La capacità banalizzatrice di Matteo Renzi è qualcosa di solare.
Sta agli antipodi di quella di Silvio Berlusconi. Il fondatore di Forza
Italia era in grado di banalizzare qualsiasi cosa, e in questo non
sarebbe certo solo, ma anche di renderla, in questo processo, originale.
Renzi per quanto si sforzi di aggrapparsi a libri, citazioni colte,
autori riesce solo a svalutare quello che dice. Anche il tipo di
ambiguità furba, di quelle che devono cogliere subito l’affare, che
porta come tratto caratteriale, in Renzi finisce per svalutarsi
velocemente.
C’è una frase attribuita a Heidegger su George Trakl, che riguarda la poesia, che parla di “ambiguità ambigua”.
Si adatta, svalutandosi, a Renzi. Il quale mostra un’ambiguità talmente
ambigua, reiterando in modo industriale le caratteristiche della
doppiezza, da svalutarsi, perdendo ogni tratto di originalità persino
nell’essere ambiguo. Fuor di metafora: persino su Marte si è
capito che Renzi, con le sue finanziarie spot, se vuol restare nel club
europeo da presidente del consiglio deve pagare, o meglio farci pagare,
il conto: una quarantina di miliardi in due anni,
sempre se i tassi di interesse sui buoni del tesoro non si impennano,
augurandosi che l’entrata in vigore del fiscal compact (la cui versione
dura porta diversi miliardi l’anno per vent’anni) venga ammorbidito di
parecchio.
Renzi così non si può permettere di votare nel 2018.
La manovra del suo governo fotocopia (Gentiloni) sarebbe immediatamente
attribuita a lui e una campagna elettorale basata sull’Italian Dream da
Rignano finirebbe troppo presto per rivelare la sua natura di truffa ai
danni del consumatore. Per cui Renzi ha bisogno di forzare la mano nel
partito, e nella politica istituzionale, per ritrovare un ruolo. Votare prima possibile e, dopo la festa elettorale, concordare la legge di stabilità.

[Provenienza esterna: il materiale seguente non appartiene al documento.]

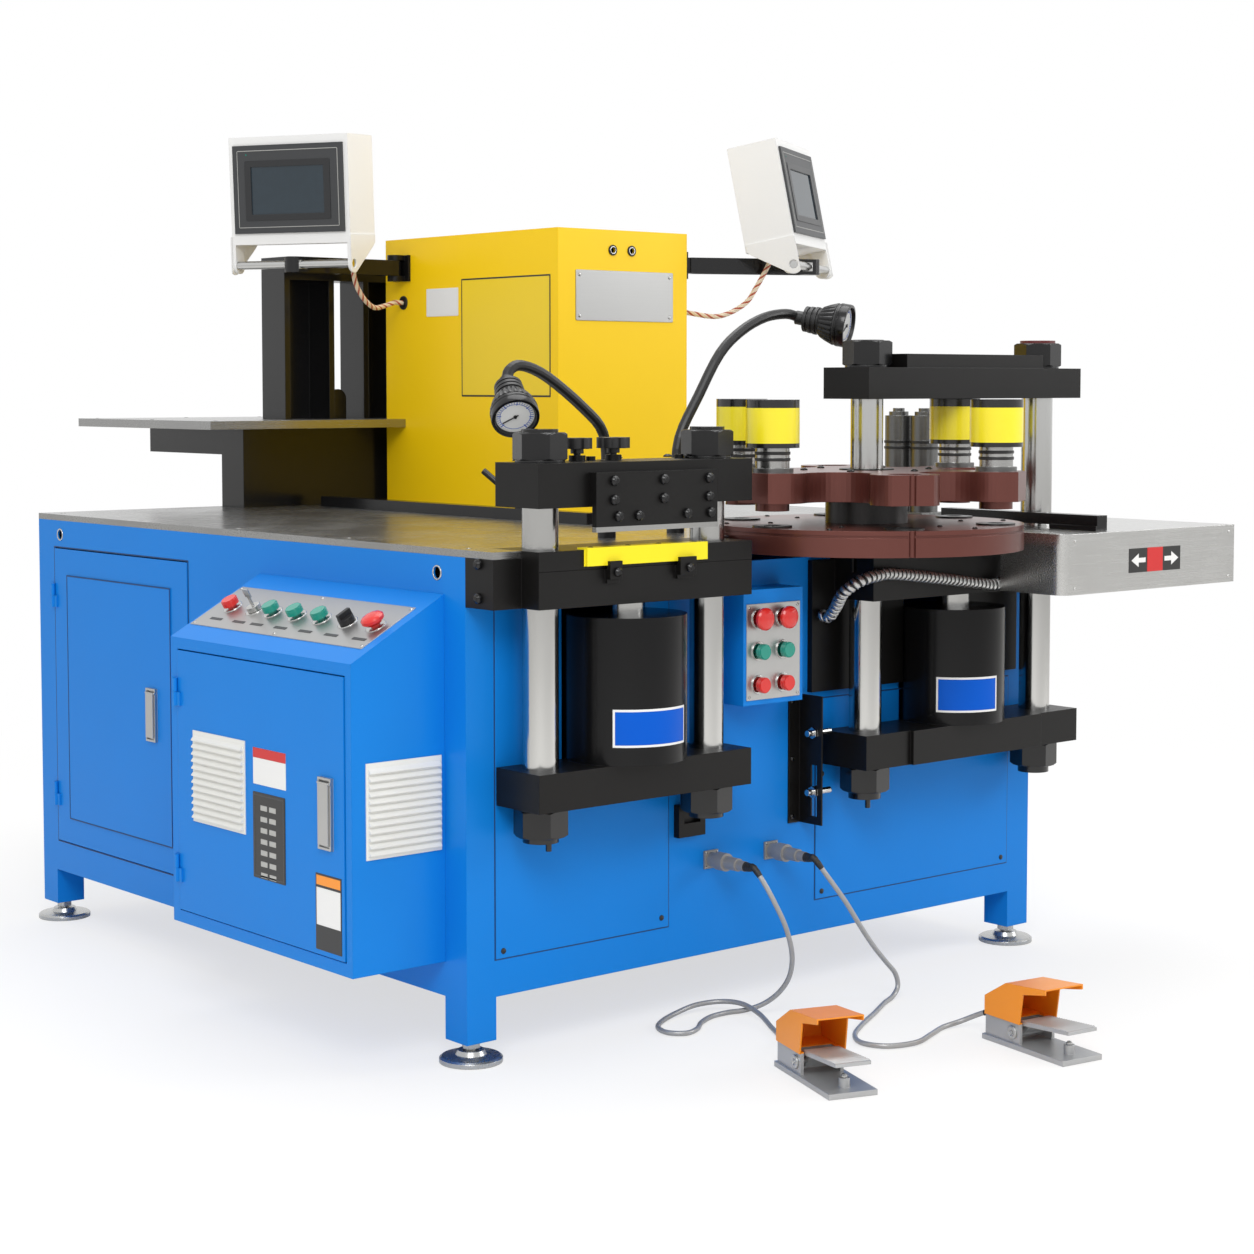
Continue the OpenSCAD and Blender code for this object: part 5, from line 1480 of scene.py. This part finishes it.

Per tornare, in qualche modo, nel grande club della politica e nutrire
la propria corte di clienti, mediatori d’affari, imprese. Allargandosi a
nuove conoscenze e orizzonti di mediazione d’affari. In questo senso le
nomine pubbliche di aprile, che farà il governo, non possono essere
fatte, secondo quello che pensa Renzi, con un ruolo debole dell’attuale,
ancora per poco, segretario del Pd.
Renzi
sa poi benissimo di essere entrato in disgrazia presso quei poteri,
istituzionali, che ne perorarono la causa di presidente del consiglio
tre anni fa. Infatti Renzi dopo aver promesso un’Italia ormai
pienamente decisionista e liberista, riformata nella costituzione, nella
legge elettorale, nell’approccio alle privatizzazioni a casa dei poteri
istituzionali che contano ha portato davvero poco. La bocciatura della
corte costituzionale va infatti letta non tanto, o non solo, come una
stroncatura di una legge scritta male, e pensata peggio, ma anche come
la spia di un rapporto in crisi tra l’ex presidente del consiglio e i
rami alti delle istituzioni e dell’amministrazione dello stato.
Meglio quindi anticipare gli avversari. Scalare
subito, e di nuovo, il Pd, nelle intenzioni di Renzi, rappresenterebbe
l’inizio di un percorso che dovrebbe riportarlo definitivamente al
centro della politica italiana. Certo sognare non costa nulla, o
meglio costa al Pd un processo di disgregazione continua che può anche
volgere verso il peggio, e per adesso Renzi non si cura del fatto che si
sta preparando a dire le solite cose di sempre. Quelle che lo hanno
portato a perdere sonoramente il referendum del 4 dicembre. Certo, Renzi
è convinto di poter dire le stesse cose – che un’idea da workshop
Ambrosetti della innovazione del paese è vincente e che lui è in grado
di incarnarla (“scaldando i cuori” naturalmente) – in modo diverso. Ma i
suoi sentieri di scalata al potere, quello che conta, paiono interrotti.
Di sicuro tutte le difficoltà, poste da questi sentieri interrotti, verranno abbondantemente spettacolarizzate dal mainstream. Per
noi che non abbiamo fatto nulla di male per essere bombardati da scene
trash che, nelle intenzioni, vorrebbero essere coinvolgenti.
Come quella dell’inizio della direzione del Pd, al suono dell’inno
nazionale, con Renzi in posa da calciatore, unico a cantare come se
fosse alla partita. Un potere autoritario, come quello a cui allude
Renzi ogni volta che parla di democrazia, richiede sempre un certo
stile. Se uno guarda la scena dell’inno di ieri capisce che il disegno
autoritario di Renzi non si chiuderà mai. Renzi è materia per Crozza. Non per il futuro di questo paese.